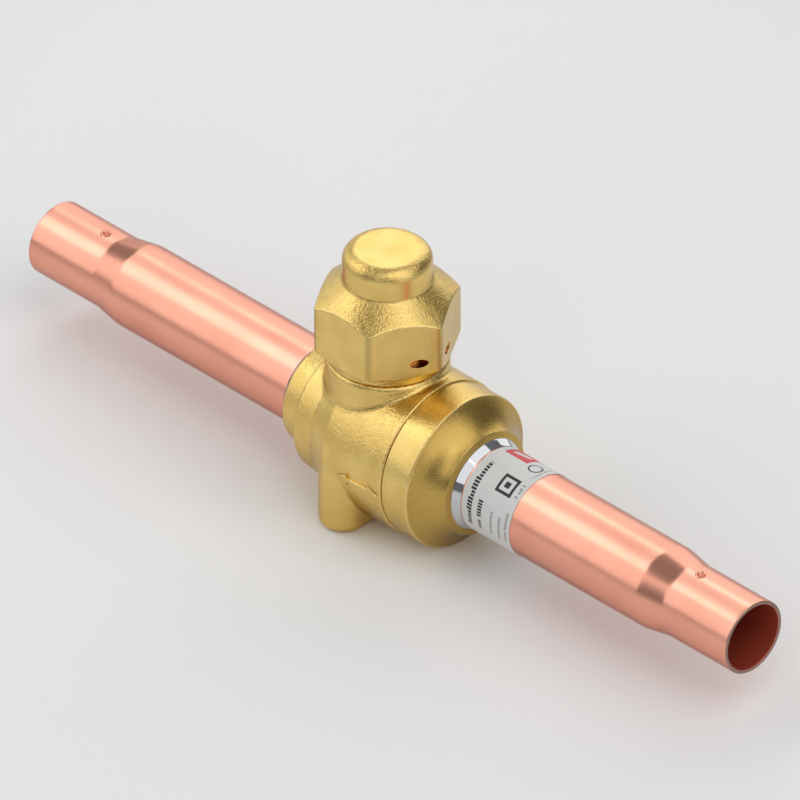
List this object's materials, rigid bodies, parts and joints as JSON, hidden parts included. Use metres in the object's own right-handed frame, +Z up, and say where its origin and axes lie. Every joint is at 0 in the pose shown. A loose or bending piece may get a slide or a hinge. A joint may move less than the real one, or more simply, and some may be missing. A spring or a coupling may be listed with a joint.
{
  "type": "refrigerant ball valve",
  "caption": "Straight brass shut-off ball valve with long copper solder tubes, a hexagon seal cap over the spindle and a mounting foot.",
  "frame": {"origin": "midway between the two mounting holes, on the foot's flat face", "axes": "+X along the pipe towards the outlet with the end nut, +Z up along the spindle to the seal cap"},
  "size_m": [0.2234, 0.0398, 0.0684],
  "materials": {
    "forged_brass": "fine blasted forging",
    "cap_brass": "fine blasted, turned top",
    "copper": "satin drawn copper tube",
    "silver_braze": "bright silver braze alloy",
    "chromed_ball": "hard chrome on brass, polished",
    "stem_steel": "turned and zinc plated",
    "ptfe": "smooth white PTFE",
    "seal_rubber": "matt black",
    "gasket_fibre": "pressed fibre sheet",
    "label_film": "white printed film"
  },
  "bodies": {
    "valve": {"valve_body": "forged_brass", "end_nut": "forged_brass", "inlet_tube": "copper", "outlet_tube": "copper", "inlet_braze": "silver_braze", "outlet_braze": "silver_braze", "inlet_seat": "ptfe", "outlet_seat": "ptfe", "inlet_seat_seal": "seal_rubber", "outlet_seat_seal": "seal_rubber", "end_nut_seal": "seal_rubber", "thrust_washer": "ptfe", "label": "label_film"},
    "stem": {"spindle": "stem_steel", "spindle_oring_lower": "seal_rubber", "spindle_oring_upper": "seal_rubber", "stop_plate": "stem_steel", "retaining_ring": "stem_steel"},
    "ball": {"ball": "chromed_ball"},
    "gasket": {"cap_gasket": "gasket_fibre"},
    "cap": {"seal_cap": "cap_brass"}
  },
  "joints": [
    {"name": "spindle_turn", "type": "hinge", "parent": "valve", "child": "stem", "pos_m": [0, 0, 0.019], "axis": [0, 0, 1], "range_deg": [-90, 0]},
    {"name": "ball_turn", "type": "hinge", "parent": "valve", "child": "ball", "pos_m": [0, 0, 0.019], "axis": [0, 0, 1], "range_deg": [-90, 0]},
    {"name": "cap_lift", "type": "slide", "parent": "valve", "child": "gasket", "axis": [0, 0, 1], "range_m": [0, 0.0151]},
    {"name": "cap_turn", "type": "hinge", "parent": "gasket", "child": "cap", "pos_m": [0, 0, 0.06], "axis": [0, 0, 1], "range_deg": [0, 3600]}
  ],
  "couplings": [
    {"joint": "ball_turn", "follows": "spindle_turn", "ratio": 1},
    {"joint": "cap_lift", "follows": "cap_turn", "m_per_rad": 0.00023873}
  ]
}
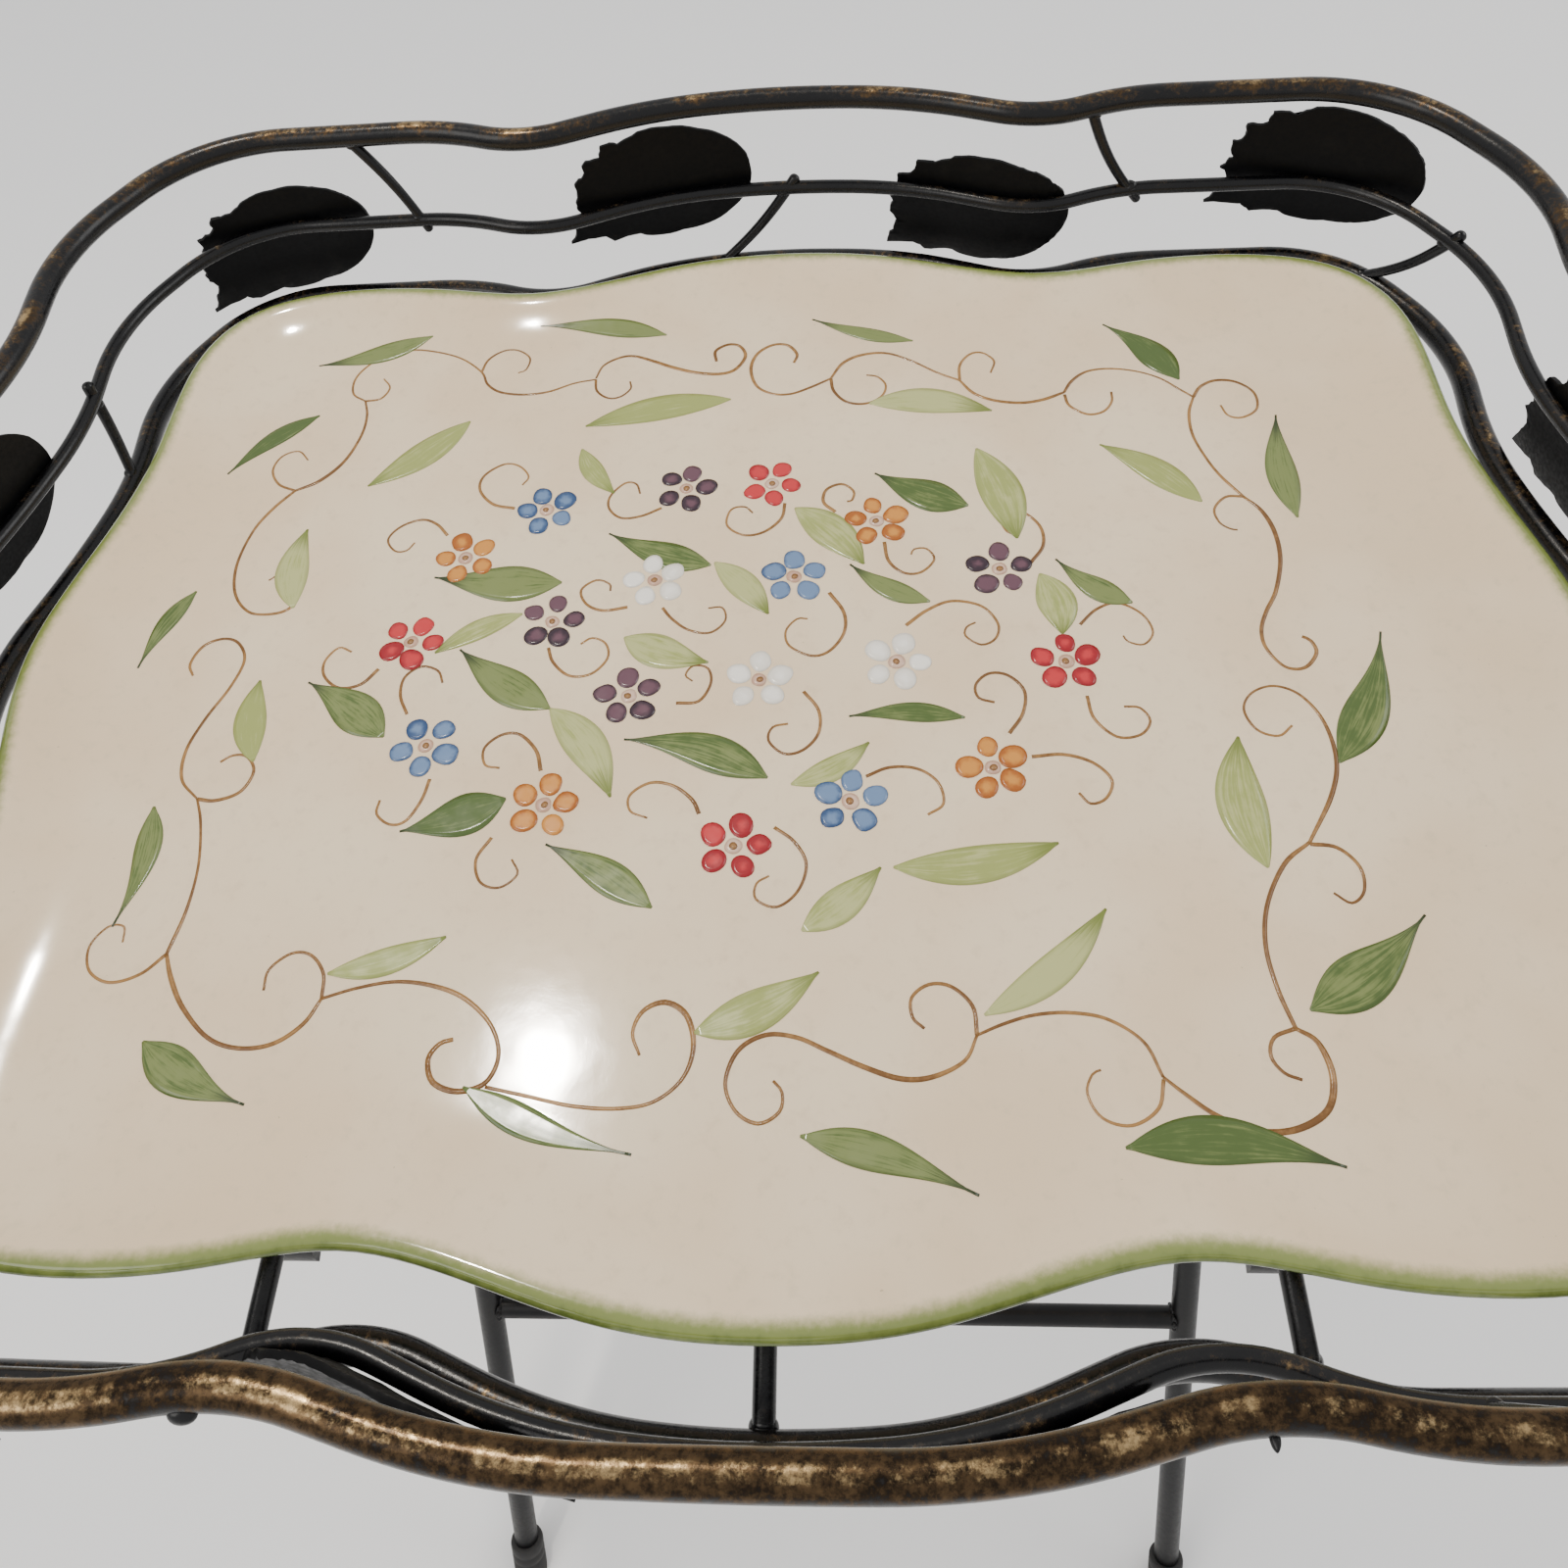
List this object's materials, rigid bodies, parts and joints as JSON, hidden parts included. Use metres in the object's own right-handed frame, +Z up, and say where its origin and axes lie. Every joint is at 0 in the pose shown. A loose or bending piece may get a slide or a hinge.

◇ ◇ ◇ ◇ ◇

## Exercise brief
Restate all of the entries exactly, please.

## Solution for this problem
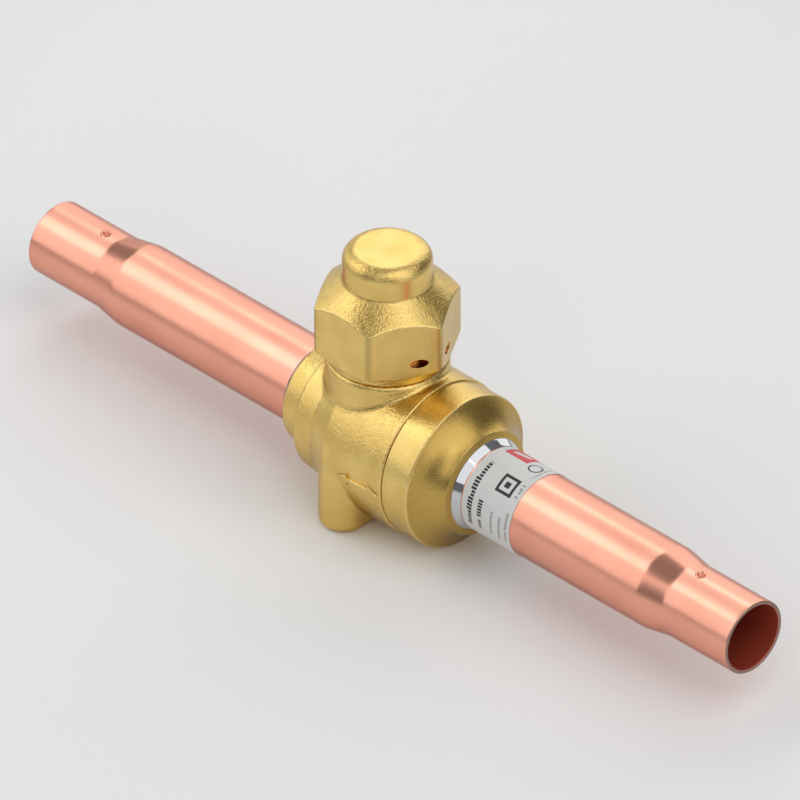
List this object's materials, rigid bodies, parts and joints as JSON, hidden parts included. Use metres in the object's own right-handed frame, +Z up, and say where its origin and axes lie. Every joint is at 0 in the pose shown. A loose or bending piece may get a slide or a hinge. A joint may move less than the real one, or more simply, and some may be missing. A spring or a coupling may be listed with a joint.
{
  "type": "refrigerant ball valve",
  "caption": "Straight brass shut-off ball valve with long copper solder tubes, a hexagon seal cap over the spindle and a mounting foot.",
  "frame": {"origin": "midway between the two mounting holes, on the foot's flat face", "axes": "+X along the pipe towards the outlet with the end nut, +Z up along the spindle to the seal cap"},
  "size_m": [0.2234, 0.0398, 0.0684],
  "materials": {
    "forged_brass": "fine blasted forging",
    "cap_brass": "fine blasted, turned top",
    "copper": "satin drawn copper tube",
    "silver_braze": "bright silver braze alloy",
    "chromed_ball": "hard chrome on brass, polished",
    "stem_steel": "turned and zinc plated",
    "ptfe": "smooth white PTFE",
    "seal_rubber": "matt black",
    "gasket_fibre": "pressed fibre sheet",
    "label_film": "white printed film"
  },
  "bodies": {
    "valve": {"valve_body": "forged_brass", "end_nut": "forged_brass", "inlet_tube": "copper", "outlet_tube": "copper", "inlet_braze": "silver_braze", "outlet_braze": "silver_braze", "inlet_seat": "ptfe", "outlet_seat": "ptfe", "inlet_seat_seal": "seal_rubber", "outlet_seat_seal": "seal_rubber", "end_nut_seal": "seal_rubber", "thrust_washer": "ptfe", "label": "label_film"},
    "stem": {"spindle": "stem_steel", "spindle_oring_lower": "seal_rubber", "spindle_oring_upper": "seal_rubber", "stop_plate": "stem_steel", "retaining_ring": "stem_steel"},
    "ball": {"ball": "chromed_ball"},
    "gasket": {"cap_gasket": "gasket_fibre"},
    "cap": {"seal_cap": "cap_brass"}
  },
  "joints": [
    {"name": "spindle_turn", "type": "hinge", "parent": "valve", "child": "stem", "pos_m": [0, 0, 0.019], "axis": [0, 0, 1], "range_deg": [-90, 0]},
    {"name": "ball_turn", "type": "hinge", "parent": "valve", "child": "ball", "pos_m": [0, 0, 0.019], "axis": [0, 0, 1], "range_deg": [-90, 0]},
    {"name": "cap_lift", "type": "slide", "parent": "valve", "child": "gasket", "axis": [0, 0, 1], "range_m": [0, 0.0151]},
    {"name": "cap_turn", "type": "hinge", "parent": "gasket", "child": "cap", "pos_m": [0, 0, 0.06], "axis": [0, 0, 1], "range_deg": [0, 3600]}
  ],
  "couplings": [
    {"joint": "ball_turn", "follows": "spindle_turn", "ratio": 1},
    {"joint": "cap_lift", "follows": "cap_turn", "m_per_rad": 0.00023873}
  ]
}
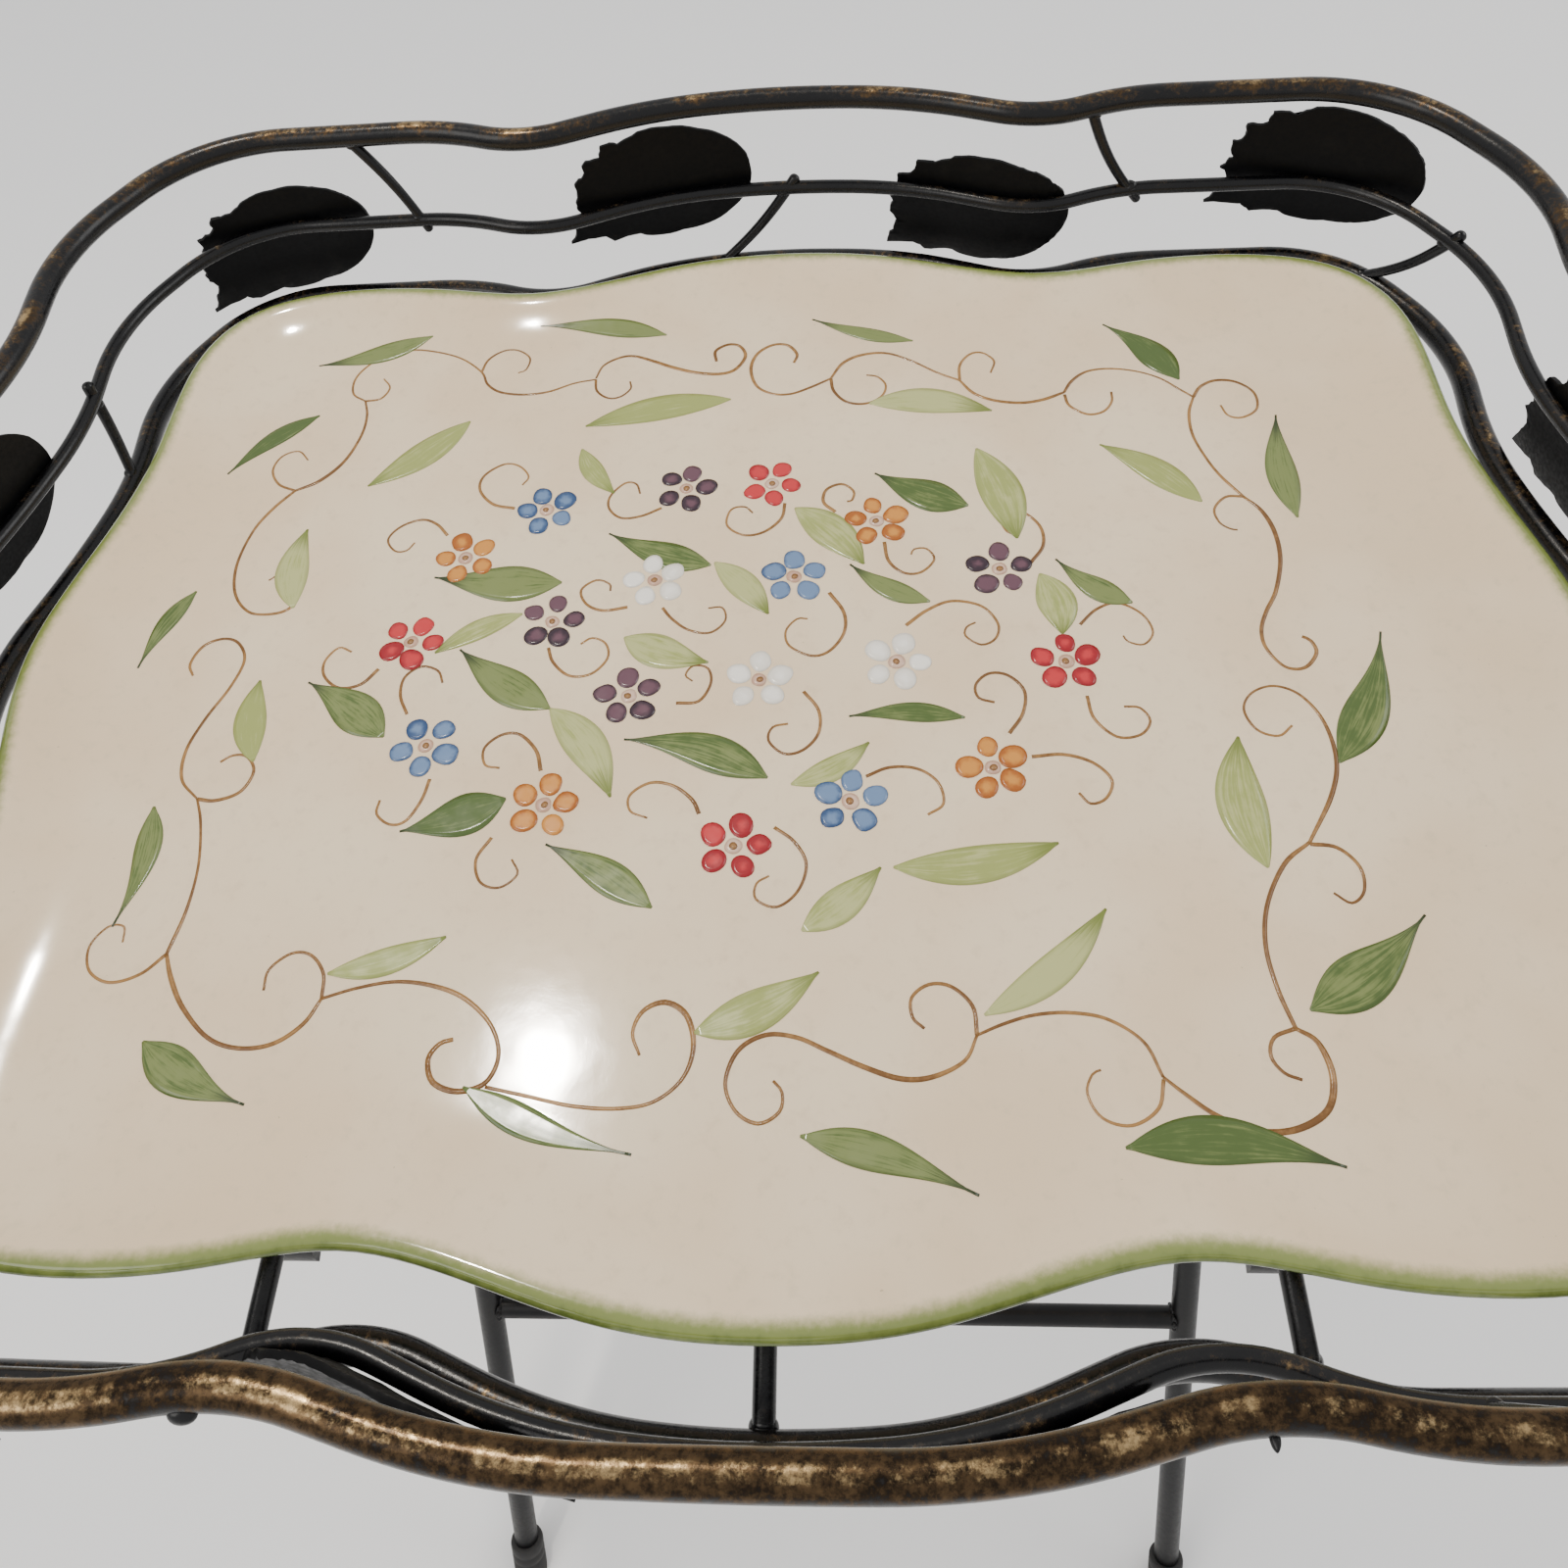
List this object's materials, rigid bodies, parts and joints as JSON, hidden parts included. Use metres in the object's own right-handed frame, +Z up, and say where its origin and axes lie. Every joint is at 0 in the pose shown. A loose or bending piece may get a slide or a hinge.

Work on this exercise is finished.